Ilarion peered closely at the distant glowing image with eyes weakened from decades of reading in low light, barely making out a glint of reflection standing on the horizon. Suddenly he felt uncertain as to why he had come all this way.
“Are you ready, Father?” Alexander said, interrupting his bleak thoughts. “It will be such a wonderful surprise!”
The monk took a breath, setting his shoulders under the cassock, and nodded. “I am ready.”
I did it! The triumph that coursed through Chad felt like fire. Under all the layers of his spacesuit, he could feel that he had an erection. He turned to Svetlana. “We’re here!”
She abruptly turned her head and looked outside, uncomfortable with the intensity of his stare. This is not a nice man. But a very skilled pilot. She reached down surreptitiously and felt for the angular metal shape she’d transferred to the suit’s leg pocket, just in case.
The dust had settled around the ship far more quickly than she’d expected. Must be because there’s no air. She bounced a little on the balls of her feet inside the roominess of the suit. The strangeness of the low gravity was surprisingly unfamiliar, especially after her weeks in weightlessness. She felt clumsy in it.
Her gaze went to Lunokhod, silhouetted against the blackness of the horizon, harshly shadowed in the blazing sunlight. Chad was looking that way too, and pointed. “Lunokhod!” He pronounced it properly, the guttural sound of the “kho” very familiar in her ears. Who taught you to say that?
She turned to the window again and noticed glinting on the Moon’s surface. She realized it was crisscrossing tire tracks surrounding the silver rover and trailing off into the distance. They’ve been busy here.
Kaz’s voice broke into her thoughts. “Bulldog, you’ll be glad to hear we’ve polled the room, and you’re Stay for T-1.”
Each Mission Control technician had verified that their systems had survived the landing and that they were safe to stay on the Moon for the first orbit of Pursuit, high above their heads.
Michael’s voice came from Pursuit. “Good to hear. Stay there a while! I finally just got the place to myself, stretching my legs a bit.”
Svetlana listened as Chad talked with Houston, obviously verifying pressures and throwing switches. He reached back and unlatched something behind her, pulling a water gun on its hose into view. He inserted it through the adapter on the side of his helmet, turned the red valve and took a long drink. Pulling it out, he offered it to her, and she mimicked what he had done, grateful for the liquid, suddenly aware of how thirsty breathing the dry oxygen in the suit had made her. She traced the hose back and restowed it.
“Cenk yu,” she said. Chad ignored her, focused on working procedures with Houston. She looked back outside.

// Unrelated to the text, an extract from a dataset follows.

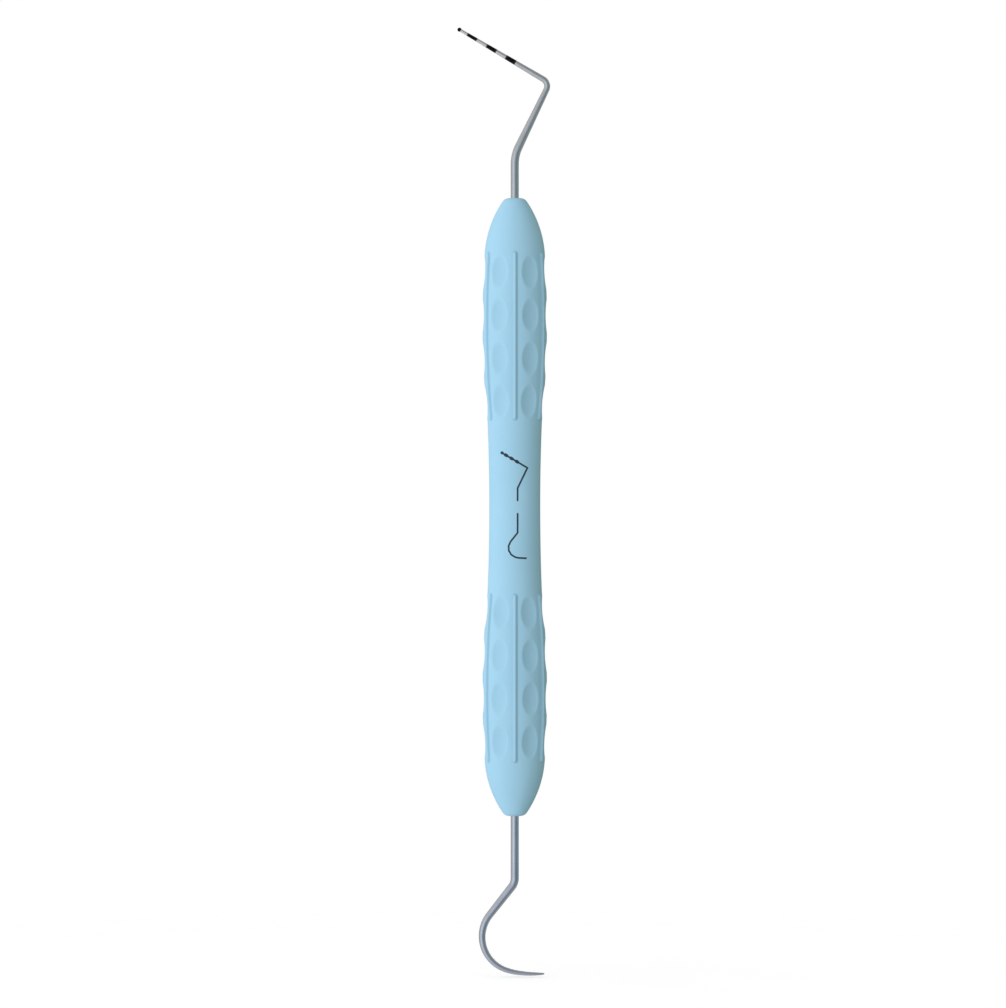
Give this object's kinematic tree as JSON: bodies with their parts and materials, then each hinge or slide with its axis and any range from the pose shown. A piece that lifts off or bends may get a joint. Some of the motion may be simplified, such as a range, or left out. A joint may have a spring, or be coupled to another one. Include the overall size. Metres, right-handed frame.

Why had they landed so near Lunokhod? In the briefing, the interpreter had said there was going to be just one moonwalk, so landing here must serve the main purpose of the mission. But the astronaut’s death and her being on board had been a huge modification to their original plans. So was this new plan somehow related to her being there? She’d already reasoned that even though she was unfamiliar with the American equipment, they wouldn’t have risked sending Chad to the surface alone; if he fell or had suit problems, they needed someone to assist him. But the only thing they’d told her that she was going to do was to climb down the ladder, stand on the Moon, talk to Moscow and go back inside Bulldog. Typical window dressing! What were they really doing here?
Once she was down the ladder, she realized, no one could stop her from moving around. She’d definitely walk the distance to Lunokhod and have a detailed look. The Soviet engineers would appreciate her description of what the months on the Moon had done to it. She also wanted to figure out the reason for all the tracks. She’d look for what the rover was looking for.
Michael’s voice came through her headset. “Hey, Bulldog and Houston, Pursuit’s about to go behind the Moon. I’ll be back with you in forty-five minutes or so.”
Kaz responded. “Copy, Pursuit, enjoy the solitude. See you at 101:19 mission time—that’ll be 12:40, lunchtime here in Houston.”
Michael clicked his mic twice in response.
Chelomei smiled at the sound. Almost time. As soon as the orbiting ship was blocked by the Moon, he’d be able to talk to the crew on the surface. He’d been thinking carefully about what to say and how best to use the monk. He looked up to see the interpreter and the black-robed figure making their way towards his console, and glanced at the TsUP clock. He decided to wait another five minutes, just to be sure. He raised an open hand for the pair to stay back, out of earshot.